The tourism ministry gleefully estimated the financial benefits to the country -- about sh10b ($4m) from all the tourists who came to the country. It projected that the ripple effect from the 2,000 visitors to the country, spectacularly down from the earlier expected 30,000, would have a long lasting effect on our tourism numbers.

The carnivals in Rio and Notting Hill have as their center pieces gyrating, semi-nude women and the festive atmosphere as selling points. In addition they are an annual event, essentially a variation of the same theme year after year after year. We can even be tempted to say if you have seen one you have seen them all.

The eclipse on the other hand, was unique on various fronts but especially because Uganda would have some of the best viewing points of this phenomenon and secondly, and probably more marketable, is that the next time this even will happen will be in 2172 – 159 years into the future.

Forget CHOGM, this was the event of the century, all two minutes of it. The ingredients of near monopoly, the rarity of the event and the limited duration of the viewing made it a veritable marketers dream. So forgive me if I am not bawled over by the peanuts the country made from the event.

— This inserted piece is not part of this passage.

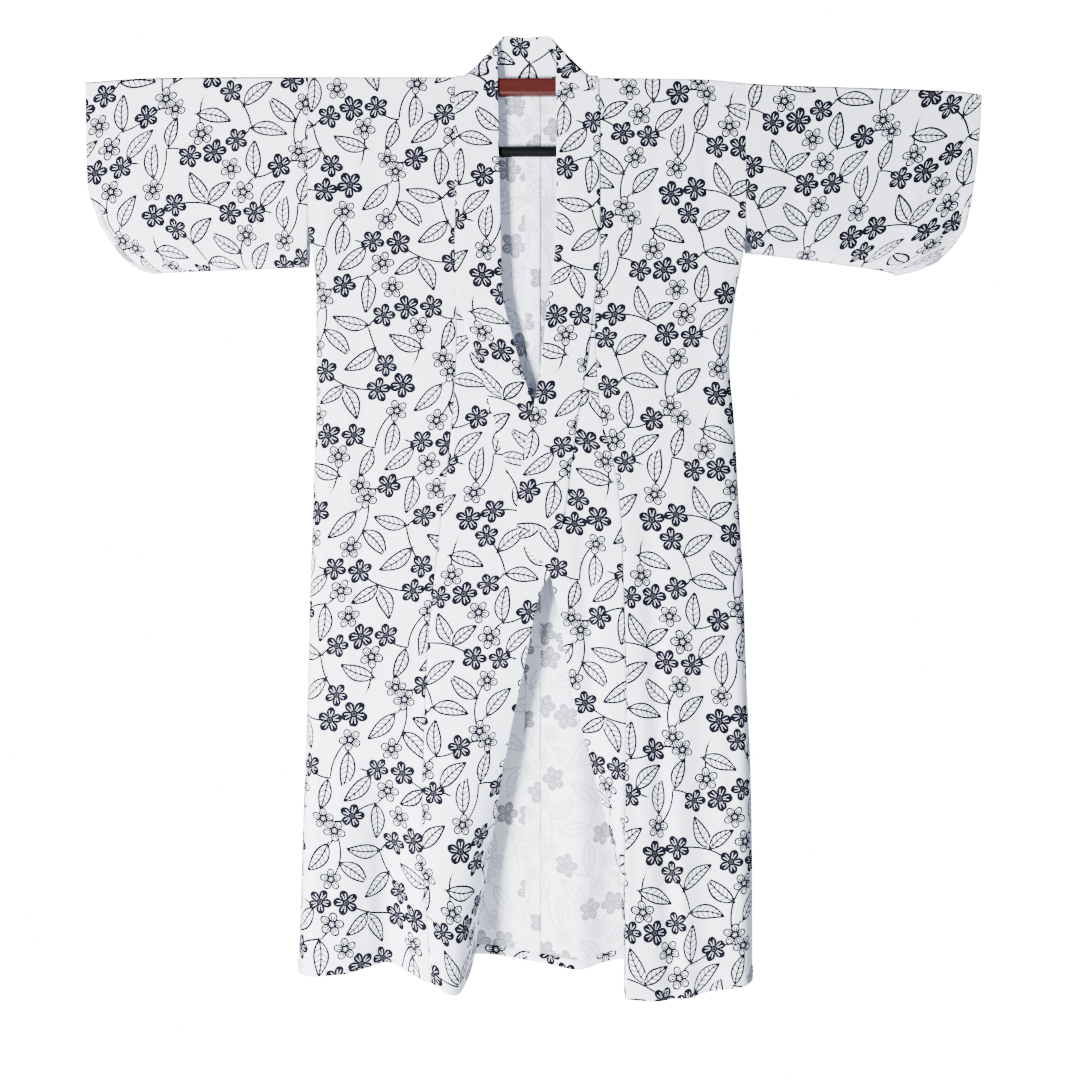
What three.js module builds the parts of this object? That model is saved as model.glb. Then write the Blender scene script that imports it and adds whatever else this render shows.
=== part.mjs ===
// A cotton yukata robe hanging on a kimono hanger.
// Millimetres, +Z up, the robe's front faces -Y. The origin is the middle of the bar's top face.
// Left and right are the wearer's, so the right half lies at -X, and the left front laps over it.
// Every piece of cloth is a thin wall through sections of the hanging robe. A place on it is given
// by its drop below the shoulder fold and by how far it has gone across the piece.
import * as THREE from "three";

const cloth = { wall: 1.2, band: 2.2, gap: 0.4 };
const bar = { depth: 16, height: 25, corner: 4, clear: 0.6 };
const rod = { diameter: 15, length: 360, top: -100 };
const strap = { x: 150, width: 12, wall: 3, eye: 9.4, slack: 0.3, clear: 0.7 };
const shoulder = { side: 322, slopeFrom: 60, slopeTo: 400 };
const neck = { half: 104, corner: 6, drop: 0.4, step: 1.1 };
const collar = {
  width: 60, wrap: 12, wrapFree: 7, start: 25, seamRise: 1.4, cover: 1.4, stand: 1.2, behind: 0.6, hug: 0.35, sag: 4,
  endRight: 675, endLeft: 667,
};
const okumiPoint = { right: 315, left: 325 };
const lap = { lift: 7, from: 330, to: 470, sideShare: 0.2, seamShare: 0.95 };
const sideCurl = { width: 30, columns: 3, from: 200, to: 330, clear: 0.8 };
const hem = { freeFrom: 900, fullDrop: 1330, foldsReach: 1300 };
const tube = { inner: 322.4, mouth: 175, mouthFade: 25, closing: 0.86, outerRound: 0.86, bodyShare: 0.2, least: 2 };

const black = "#232326", wood = "#7d3226", cotton = "#e9eaf0";

// how far the front and the back stand from the hanger's middle, at each drop
const hang = [
  { drop: 0, front: 9.8, back: 9.8 },
  { drop: 100, front: 12, back: 11 },
  { drop: 300, front: 16, back: 13 },
  { drop: 500, front: 20, back: 15 },
  { drop: 750, front: 27, back: 19 },
  { drop: 1000, front: 37, back: 28 },
  { drop: 1330, front: 48, back: 44 },
];

// the right half's lines, from the side edge in to the free edge, and the okumi's ridge and edge in depth
const rightLines = [
  { drop: 0, side: -322, seam: -104, band: -104, edge: -44, ridge: 30, out: 0, back: 0 },
  { drop: 200, side: -322, seam: -104, band: -104, edge: -40, ridge: 30, out: 0, back: 0 },
  { drop: 315, side: -312, seam: -104, band: -103, edge: -37, ridge: 30, out: 0, back: 0 },
  { drop: 390, side: -312, seam: -103, band: -79, edge: -20, ridge: 30, out: 0, back: 0 },
  { drop: 475, side: -312, seam: -107, band: -55, edge: 5, ridge: 30, out: 0, back: 0 },
  { drop: 575, side: -315, seam: -116, band: -29, edge: 37, ridge: 45, out: 0, back: 0 },
  { drop: 675, side: -318, seam: -128, band: 2, edge: 66, ridge: 60, out: 0, back: 0 },
  { drop: 758, side: -321, seam: -137, band: 19, edge: 19, ridge: 78, out: 1, back: 2 },
  { drop: 850, side: -323, seam: -145, band: -1, edge: -1, ridge: 79, out: 4, back: 6 },
  { drop: 990, side: -327, seam: -150, band: -29, edge: -29, ridge: 72, out: 9, back: 16 },
  { drop: 1110, side: -331, seam: -152, band: -48, edge: -48, ridge: 64, out: 15, back: 33 },
  { drop: 1320, side: -337, seam: -138, band: -78, edge: -78, ridge: 45, out: 30, back: 70 },
];

const leftLines = [
  { drop: 0, side: 322, seam: 106, band: 106, edge: 45, ridge: 30, out: 0, back: 0 },
  { drop: 200, side: 322, seam: 106, band: 106, edge: 44, ridge: 30, out: 0, back: 0 },
  { drop: 255, side: 319, seam: 106, band: 106, edge: 42, ridge: 30, out: 0, back: 0 },
  { drop: 325, side: 308, seam: 99, band: 98, edge: 32, ridge: 30, out: 0, back: 0 },
  { drop: 420, side: 300, seam: 102, band: 87, edge: 22, ridge: 30, out: 0, back: 0 },
  { drop: 508, side: 307, seam: 110, band: 72, edge: 7, ridge: 30, out: 0, back: 0 },
  { drop: 560, side: 310, seam: 126, band: 65, edge: -5, ridge: 30, out: 0, back: 0 },
  { drop: 667, side: 316, seam: 139, band: 50, edge: -14, ridge: 60, out: 0, back: 0 },
  { drop: 735, side: 320, seam: 141, band: 35, edge: 35, ridge: 53, out: 0, back: 2 },
  { drop: 890, side: 325, seam: 145, band: 64, edge: 64, ridge: 40, out: 0, back: 9 },
  { drop: 1032, side: 331, seam: 143, band: 98, edge: 98, ridge: 14, out: 4, back: 22 },
  { drop: 1178, side: 333, seam: 142, band: 133, edge: 133, ridge: 6, out: 8, back: 48 },
  { drop: 1330, side: 333, seam: 143, band: 150, edge: 150, ridge: 6, out: 14, back: 76 },
];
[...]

Two things conspire to ensure that such opportunities will always go begging in this country. The first, is the debilitating view that government should always take deal in any such event and secondly, that the private citizens and companies that would be the major beneficiaries of such an event are pulling in different directions as to suggest they would rather cut off their nose to spite their faces.

People don’t want to hear this but the truth is that government’s role in our lives to create an enabling environment for us to prosper and thrive. An enabling environment includes but is not restricted to providing security, provision of basic social services, investing in transport and communication infrastructure and formulating and creating a consensus around a broad national vision.

Some people insist that government should also invest in “strategic” businesses but I think that is just a ploy to sponge off the state by some who can’t qualify to work in or supply the private sector.

These basics are what we should demand from government and then it should get out of our way as we go about leveraging them to improve our own welfare. Through our own diligent effort and/or creative entrepreneurship.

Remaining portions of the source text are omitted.